I don’t have any process that I use all the time. I imagine it’s a kind of mix of what you said. I also discovering the character while I’m shooting so I imagine the shoot is like a puzzle. Sometimes you shoot the end, which was the case with this movie, and after a scene in the middle and after that the beginning. And touch by touch you get a kind of idea of the shape of the character. I like discoveries so I met a chief of staff, found a lot of guys involved in politics but who were not politicians.
I don’t work so much on the psychology of a character, I don’t really know what to do with it. That is more intellectual and I need something very physical also. For me acting is like playing music, it’s like dancing — things happen in the moment. But the base for me is to be truthful in my job, on every character. If you believe I’m a chief of staff, I can take you into my story. If you don’t, I can cry, I can smile, I can do everything
But I’m not an Actors’ Studio kind of actor, I wouldn’t say I have a method I use all the time and the building of the character depends also on the director. I think this relationship between actors and directors is very important and when I arrive the first day on set, I try to show the director’s dream in the camera in a way.

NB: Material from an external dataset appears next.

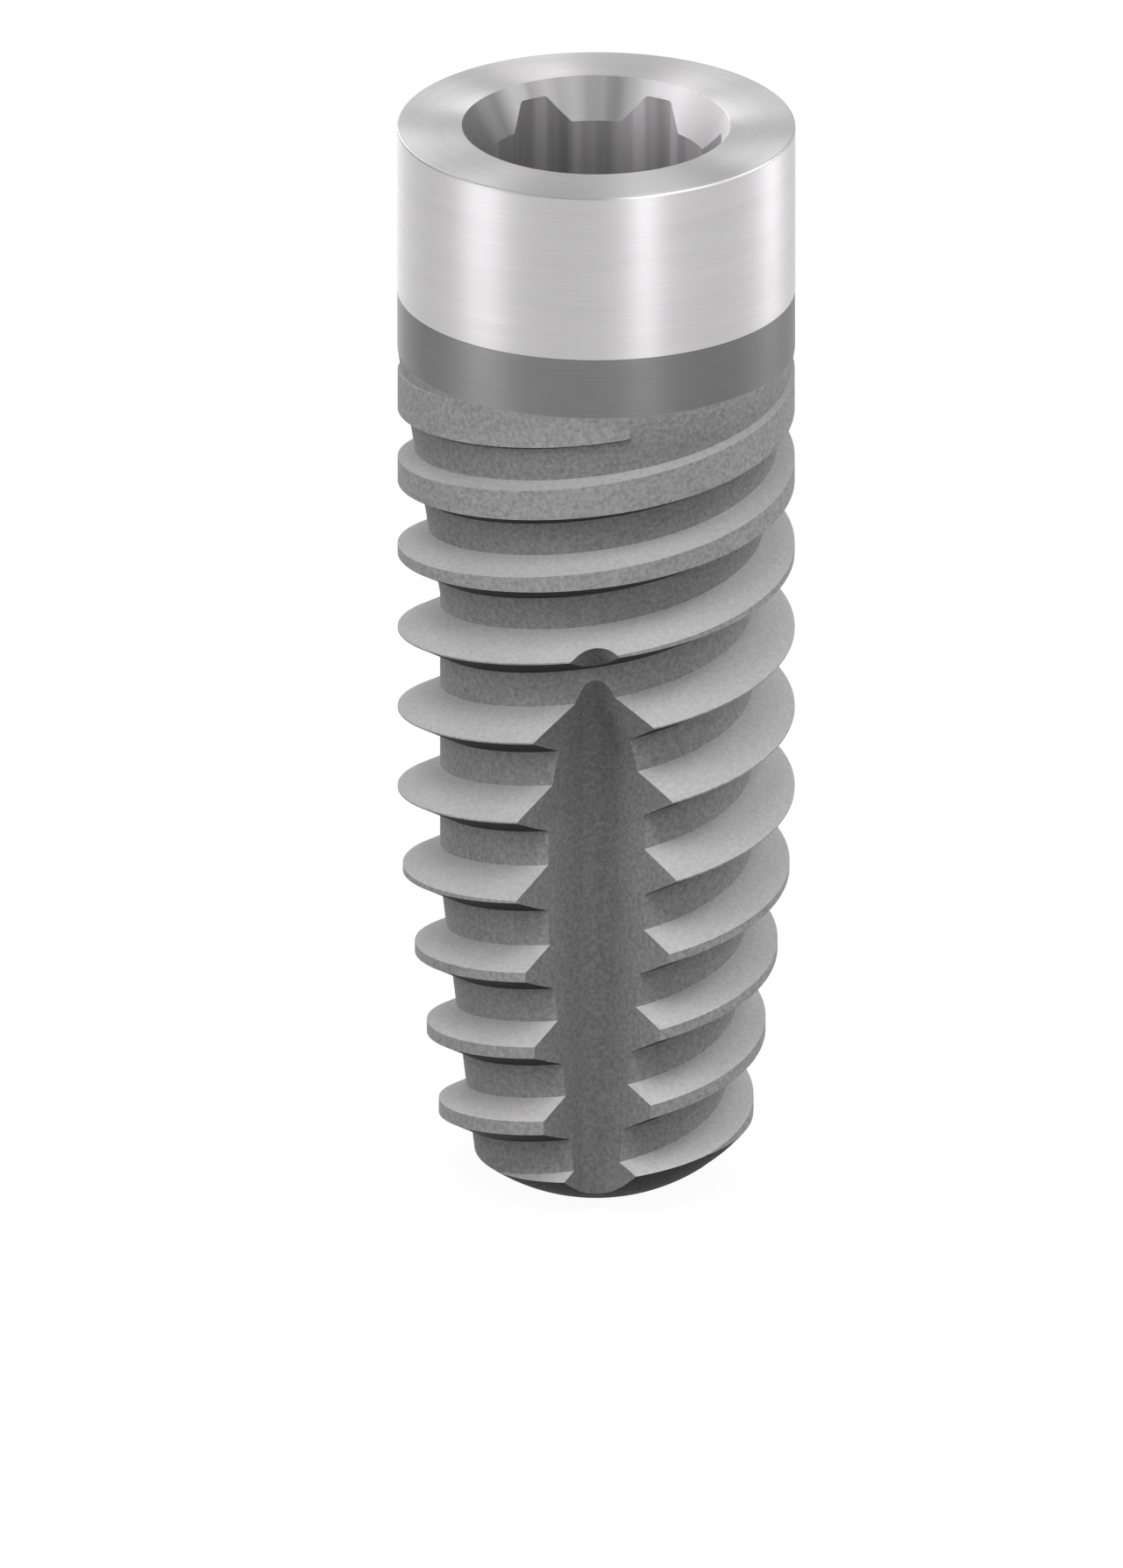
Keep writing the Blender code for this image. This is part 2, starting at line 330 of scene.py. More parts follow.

So how would you describe what goes on between an actor and his director?
I once I heard an actor speaking about the relationship between actors and directors and I like the story he told. He said “actors, we’re like in the jungle, so you move in the jungle, you cut the trees, you see the lion and then you have to escape from the lion; and the director is in the helicopter and he shouts at you, in his walkie talkie and from this point of view, he knows better which way you have to go to escape from the lion, or to find some water.” I like this idea, even if it’s not true all the time, I think it’s just that from the jungle you can’t really see what is after ten meters, and from the helicopter, you can’t smell the trees and know how it is on the ground. With these two POVs we can tell the story.
This film was shot in Paris during the second lockdown, can you talk about how that felt?
Us, actors, we felt like the luckiest. At the time, everyone around us had masks, like now you have a mask and we don’t. This was the opposite of usual. Usually, you have the normal life and us, we are on set and it’s something else. And now the world was completely crazy, not normal at all, and us, we were playing the normal life. We crossed empty Paris to go on set, it was really strange.
It’s crazy we could shoot this movie during this period.
What is your relationship with the crew on a film set like?
I love sharing days with your crew, even behind the mask they had a lot of presence, this is very powerful the crew of a shoot. We had a great crew. They are like a temporary family! And this is always something very helpful for us. In the middle of the circle, me as an actor I feel like an animal sometimes, I can feel if the second assistant had the flu, or if Tomas didn’t have a nice sleep the night before, I feel the presence of the people and the places we cross at the moment. I don’t know where it comes from but I’m sure it helps the acting itself. Acting is not a bubble, you have to find a private space in the middle of everybody.
I heard a great actor I admire say, “as an actor you have to act for the crew also, you want them to be happy.” And when they are happy, they give more back to you.
How important is chemistry, like the one you have with your co-star as well as your director, to the success of a film?
This is something very collective, something we do together and sometimes everything is ready for the magic to come and the magic doesn’t come. This is like a promise. Even to tell a tragedy we have to play and we must have fun. And playing together with Isabelle we had a lot of pleasure.